The conference ended with Kristina Smith’s plenary talk The danger of carts before horses: putting pedagogy before technology in which she briefly went through the new digital tools that were often mentioned during the conference, and concluded with a thought that maybe it is time to re-evaluate our pedagogical principles bearing in mind what the learners of today need.
When the time came to close the conference, Egle Petroniene, the LAKMA president and heart and soul of this event, did it with a lot of warmth and charm. Lithuanian teachers will meet again in two years’ time, and they may even organise a joint event with another IATEFL SIG then.
After the conference participants who were not from Lithuania had a chance to take a bus tour of Vilnius. It was very thorough and provided me with all sorts of information.
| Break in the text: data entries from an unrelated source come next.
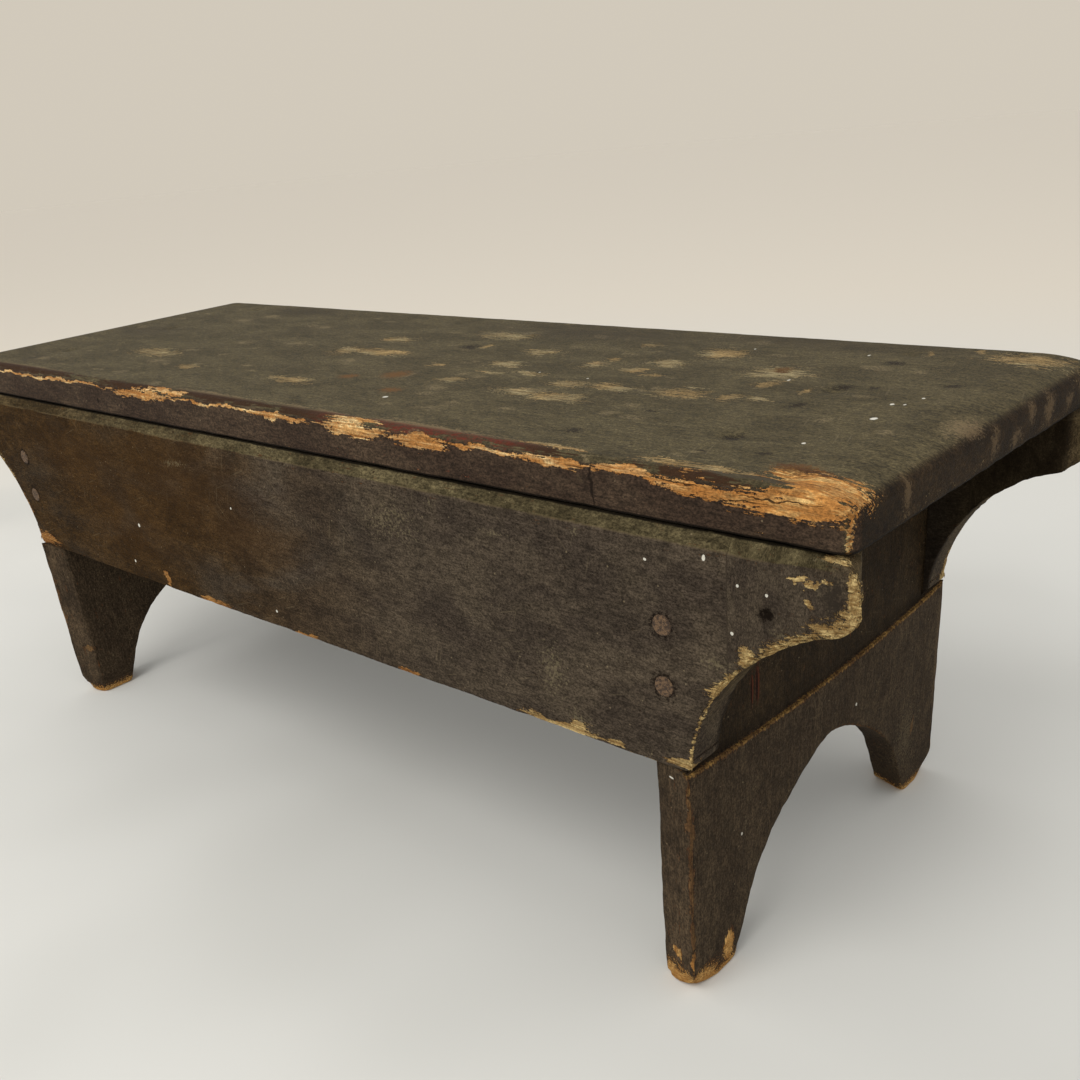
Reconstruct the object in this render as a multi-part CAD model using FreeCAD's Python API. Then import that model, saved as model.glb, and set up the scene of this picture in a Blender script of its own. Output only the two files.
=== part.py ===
# Low nailed pine stool: one top board, two aprons with ogee ends, two arched leg boards
# Origin on the floor under the middle of the top, X along the length, Z up, millimetres
import FreeCAD, Part
import math
import os

os.makedirs("parts", exist_ok=True)

# Whole stool
stool_length = 578.0
stool_height = 200.0
apron_face_width = 194.0
board_thickness = 17.0
overrun = 2.0

# Top board
top_end_setback = 4.0
top_side_setback = 3.0
top_end_round = 7.0
top_side_round = 4.0
top_corner_round = 6.0

# Apron boards
apron_height = 86.0
nose_radius = 13.0
nose_undercut = 8.0
hollow_radius = 68.0
heel_round = 4.0
apron_bevel_height = 4.5
apron_bevel_depth = 3.0

# Leg boards
leg_end_setback = 58.0
leg_side_reach = 1.5
leg_edge_bevel = 5.0
leg_panel_recess = 2.0
ledge_drop = 1.0
ledge_sag = 4.5
arch_width = 137.0
arch_height = 66.0
arch_flare = 5.0
haunch_low_out_share = 0.81
haunch_low_up_share = 0.48
haunch_high_out_share = 0.48
haunch_high_up_share = 0.79
foot_corner_round = 12.0
foot_arch_round = 4.0
foot_sole_round = 5.0

# Nails
nail_length = 45.0
nail_head_width = 7.8
nail_head_depth = 1.3
nail_head_chamfer = 0.5
nail_shank_width = 3.4
nail_tip_width = 1.2
nail_proud = 0.3
nail_set_depth = 1.2
apron_nail_height = 30.5
apron_nail_pitch = 22.0
leg_nail_front_margin = 26.0
leg_nail_rear_margin = 6.0
apron_top_nail_setback = 29.0
apron_top_nail_inset = 4.5

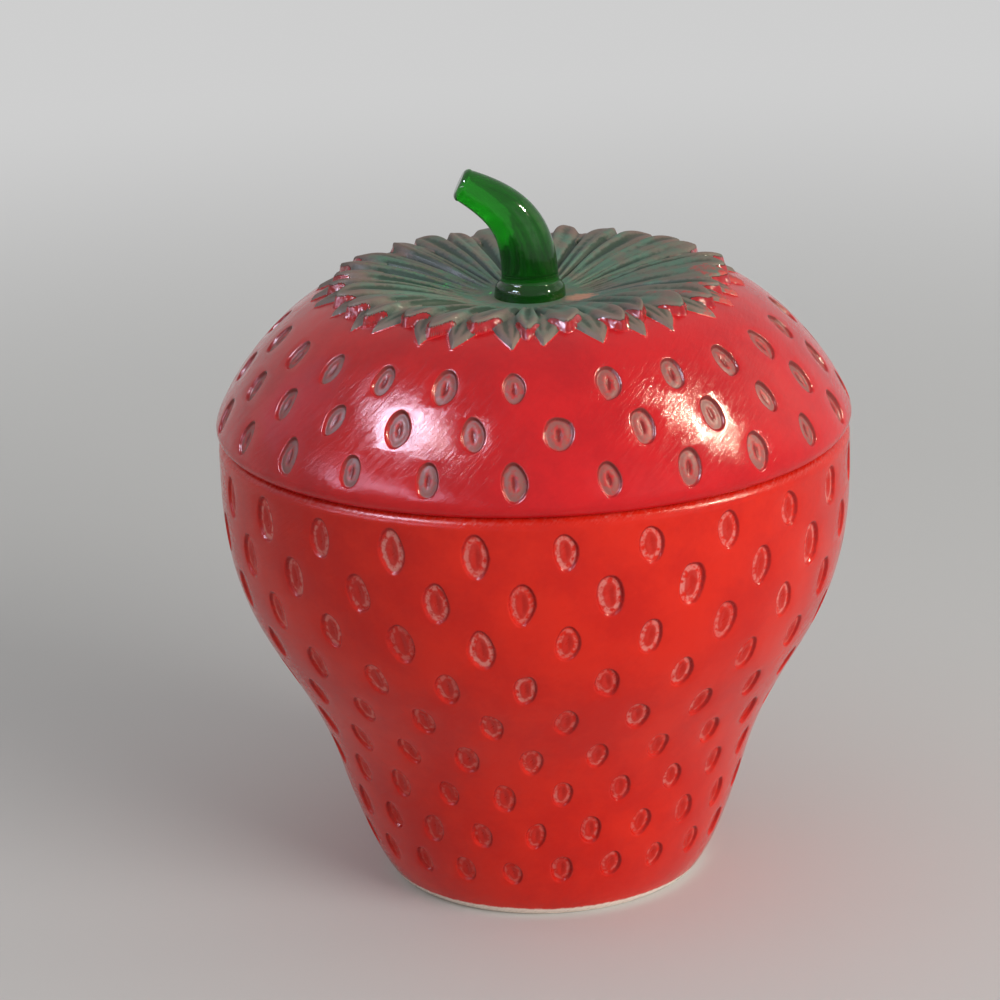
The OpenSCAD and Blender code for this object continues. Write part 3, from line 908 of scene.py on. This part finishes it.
        # Two sheets, over and under the lid's surface, with walls between their open edges
        rise = np.where(on, np.maximum(height, 0.04 * MM), 0.02 * MM)
        sheets = [round_axis(r, turn, z).reshape(-1, 3) for z in (base + rise, base - 0.12 * MM)]
        index = np.arange(r.size).reshape(r.shape)
        next_index, next_on = np.roll(index, -1, 1), np.roll(on, -1, 1)
        kept = on[:-1] | next_on[:-1] | next_on[1:] | on[1:]
        corners = (index[:-1], index[1:], next_index[1:], next_index[:-1])
        quads = np.stack([corner[kept] for corner in corners], 1)
        pairs = np.vstack([quads[:, [i, (i + 1) % 4]] for i in range(4)])
        one_way, other_way = pairs[:, 0] * r.size + pairs[:, 1], pairs[:, 1] * r.size + pairs[:, 0]
        start, end = pairs[~np.isin(one_way, other_way)].T
        walls = np.stack([end, start, start + r.size, end + r.size], 1)
        faces = np.vstack([quads, quads[:, ::-1] + r.size, walls])
        used, renamed = np.unique(faces, return_inverse=True)
        marks = {"groove": groove, "blunt": blunt, "thin": thin, "leafy": leafy}
        marks = {name: np.tile(values.reshape(-1), 2)[used] for name, values in marks.items()}
        faces = renamed.reshape(faces.shape).tolist()
        crown = piece("leaf_crown", np.vstack(sheets)[used], faces, marks, leaf_paint(colours), 70)
        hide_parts("leaves")
        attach(crown, "lid")
        return {"FINISHED"}


class JAMPOT_OT_stem(bpy.types.Operator):
    """Make the bent stem of green glass with its foot"""
    bl_idname = "jampot.stem"
    bl_label = "Stem"

    def execute(self, context):
        stem, colours = groups(context, "stem", "colours")
        foot_z = STEM_BOX[0].z
        handles = [np.array([x * stem.reach, foot_z + z * stem.rise]) for x, z in STEM_HANDLES]

        def at(t):
            """Place on the stem's middle line"""
            weights = ((1 - t) ** 3, 3 * t * (1 - t) ** 2, 3 * t**2 * (1 - t), t**3)
            return sum(w * h for w, h in zip(weights, handles))

        def lean(t):
            """Angle by which the middle line leans over, level at the foot"""
            step = at(min(t + 0.01, 1)) - at(max(t - 0.01, 0))
            return math.atan2(-step[0], step[1]) * float(smooth(t, 0, 0.1))

        def radius(t):
            """Half the stem's thickness, with its spread foot"""
            thin = (stem.width + (stem.tip - stem.width) * t**2.1) / 2
            foot = np.interp((at(t)[1] - foot_z) / stem.foot_height, FOOT_HEIGHTS, FOOT_WIDTHS)
            return thin + (stem.foot / 2 - thin) * float(foot)

        sides = 64
        ways = np.concatenate([np.linspace(0, 0.2, 26), np.linspace(0.2, 1, 60)[1:]])
        # Each ring's middle, lean and radius, and how far it lies past the middle
        rings = [(at(t), lean(t), radius(t), 0) for t in ways]
        end, tilt, bevel = at(1), lean(1), stem.end_rounding
        rings += [
            (end, tilt, stem.tip / 2 - bevel * (1 - math.cos(a)), bevel * math.sin(a))
            for a in np.radians(np.linspace(10, 90, 8))
        ]
        rings += [(end, tilt, (stem.tip / 2 - bevel) * share, bevel) for share in (0.6, 0.25)]
        turns = np.linspace(0, 2 * math.pi, sides, endpoint=False)
        points = []
        for middle, tilt, r, ahead in rings:
            side = r * np.cos(turns)
            x = middle[0] + side * math.cos(tilt) - ahead * math.sin(tilt)
            z = middle[1] + side * math.sin(tilt) + ahead * math.cos(tilt)
            points.append(np.stack([x, r * np.sin(turns), z], 1))
        points = np.vstack(points)
        last = (len(rings) - 1) * sides
        around = [(j, (j + 1) % sides) for j in range(sides)]
        faces = [
            (low + i, low + j, low + sides + j, low + sides + i)
            for low in range(0, last, sides) for i, j in around
        ]
        faces += [tuple(range(sides))[::-1], tuple(range(last, last + sides))]
        rod = piece("glass_stem", points, faces, {}, green_glass(colours), 60)
        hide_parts("stem")
        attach(rod, "lid")
        return {"FINISHED"}


class JAMPOT_OT_stage(bpy.types.Operator):
    """Set the floor, the pale surroundings, the lamps and the camera"""
    bl_idname = "jampot.stage"
    bl_label = "Stage"

    def execute(self, context):
        mesh = bpy.data.meshes.new("studio_floor")
        shape = bmesh.new()
        bmesh.ops.create_circle(shape, cap_ends=True, segments=64, radius=3)
        shape.to_mesh(mesh)
        shape.free()
        mesh.materials.append(studio_floor(context.scene.jampot_colours))
        ground = bpy.data.objects.new("studio_floor", mesh)
        context.scene.collection.objects.link(ground)

        world = bpy.data.worlds.new("studio_surroundings")
        surroundings = Nodes(world)
        level = LIGHTING_LEVEL + surroundings.seen() * (SEEN_LEVEL - LIGHTING_LEVEL)
        background = surroundings.tree.nodes["Background"]
        background.inputs["Color"].default_value = (1, 1, 1, 1)
        surroundings.tree.links.new(level.socket, background.inputs["Strength"])
        context.scene.world = world

        # Six lamps are seen only in the gloss of the pot, and the last one only lights it
        lamp("cool_lamp", (-0.588, -0.275, 0.76), 0.6, (0.18, 0.12), 3.8, (0.76, 0.78, 1.0))
        lamp("low_lamp", (-0.78, -0.5, 0.37), 0.7, (0.55, 0.09), 1.7, (0.84, 0.72, 1.0))
        lamp("orange_lamp", (-0.483, -0.435, 0.76), 0.6, (0.05, 0.07), 0.25, (1.0, 0.72, 0.5))
        lamp("violet_lamp", (-0.82, 0.35, 0.45), 0.8, (0.35, 0.35), 0.14, (0.6, 0.55, 1.0))
        lamp("warm_lamp", (0.73, -0.18, 0.655), 0.6, (0.045, 0.045), 4.0, (1.0, 0.88, 0.66))
        lamp("wide_warm_lamp", (0.85, 0.3, 0.43), 0.8, (0.4, 0.4), 0.25, (1.0, 0.85, 0.68))
        lamp("key_lamp", (0.7, -0.64, 0.32), 1.3, (0.8, 0.8), 14.0, (1.0, 0.98, 0.95), lights=True)

        metres_a_pixel = CAMERA_DISTANCE / FOCAL_PIXELS
        across = (AIM_PIXEL[0] - FRAME_PIXELS / 2) * metres_a_pixel
        rise = (FRAME_PIXELS / 2 - AIM_PIXEL[1]) * metres_a_pixel
        sideways = Vector((1, 0, 0))
        ahead = Vector((0, math.cos(CAMERA_DOWN), -math.sin(CAMERA_DOWN)))
        straight_up = Vector((0, math.sin(CAMERA_DOWN), math.cos(CAMERA_DOWN)))
        right = math.cos(CAMERA_ROLL) * sideways - math.sin(CAMERA_ROLL) * straight_up
        upward = math.sin(CAMERA_ROLL) * sideways + math.cos(CAMERA_ROLL) * straight_up
        place = Vector((0, 0, AIM_HEIGHT)) - CAMERA_DISTANCE * ahead - across * right - rise * upward
        data = bpy.data.cameras.new("photo_camera")
        data.sensor_width, data.lens = SENSOR, FOCAL_PIXELS * SENSOR / FRAME_PIXELS
        data.clip_start, data.clip_end = 0.01, 20
        camera = bpy.data.objects.new("photo_camera", data)
        facing = Matrix((right, upward, -ahead)).transposed().to_4x4()
        camera.matrix_world = Matrix.Translation(place) @ facing
        context.scene.collection.objects.link(camera)
        context.scene.camera = camera
        context.scene.view_settings.view_transform = "Standard"
        return {"FINISHED"}


def lamp(name, direction, distance, size, power, tint, lights=False):
    """A soft rectangular lamp that faces the pot, and either lights it or only shows in its gloss"""
    data = bpy.data.lights.new(name, "AREA")
    data.shape = "RECTANGLE"
    data.size, data.size_y = size
    data.energy, data.color = power, tint
    light = bpy.data.objects.new(name, data)
    aim = Vector(LAMP_AIM)
    light.location = aim + Vector(direction).normalized() * distance
    light.rotation_euler = (aim - light.location).to_track_quat("-Z", "Y").to_euler()
    light.visible_diffuse = lights
    light.visible_glossy = not lights
    bpy.context.scene.collection.objects.link(light)


class JAMPOT_PT_panel(bpy.types.Panel):
    """The jam pot's pieces, in the order in which they are made"""
    bl_idname = "JAMPOT_PT_panel"
    bl_label = "Jam pot"
    bl_space_type = "VIEW_3D"
    bl_region_type = "UI"
    bl_category = "Jam pot"

    def draw(self, context):
        for operator in OPERATORS:
            self.layout.operator(operator.bl_idname)


GROUPS = {
    "jampot_pot": PotSizes,
    "jampot_lid": LidSizes,
    "jampot_seeds": SeedSizes,
    "jampot_leaves": LeafSizes,
    "jampot_stem": StemSizes,
    "jampot_colours": Colours,
}
OPERATORS = (JAMPOT_OT_pot, JAMPOT_OT_lid, JAMPOT_OT_leaves, JAMPOT_OT_stem, JAMPOT_OT_stage)


def register():
    for name, group in GROUPS.items():
        bpy.utils.register_class(group)
        setattr(bpy.types.Scene, name, PointerProperty(type=group))
    for cls in (*OPERATORS, JAMPOT_PT_panel):
        bpy.utils.register_class(cls)


def unregister():
    for cls in (JAMPOT_PT_panel, *reversed(OPERATORS)):
        bpy.utils.unregister_class(cls)
    for name, group in reversed(GROUPS.items()):
        delattr(bpy.types.Scene, name)
        bpy.utils.unregister_class(group)


def main():
    """Makes the whole scene"""
    register()
    bpy.ops.jampot.pot()
    bpy.ops.jampot.lid()
    bpy.ops.jampot.leaves()
    bpy.ops.jampot.stem()
    bpy.ops.jampot.stage()


if __name__ == "__main__":
    main()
Now I know that basketball is second religion in Lithuania and that in Vilnius there is even a monument erected to basketball. It makes sense then that European Basketball Championship, which ended just four days before the start of the conference, was held in the Lithuanian capital. It was during this informative tour around Vilnius that I also learned about the mock Republic of Užupis, the artists’ community by the Vilnia in the east of the city, which has its own constitution with 41 articles written in eight languages on metal boards fixed to a wall there. Here are some of the most interesting articles:
Everyone has the right to live by the river Vilnelė, while the River Vilnelė has the right to flow past people.
Everyone has the right to love.
Everyone has the right to idle.
Everyone has the right to be misunderstood.
Everyone has the right to understand nothing.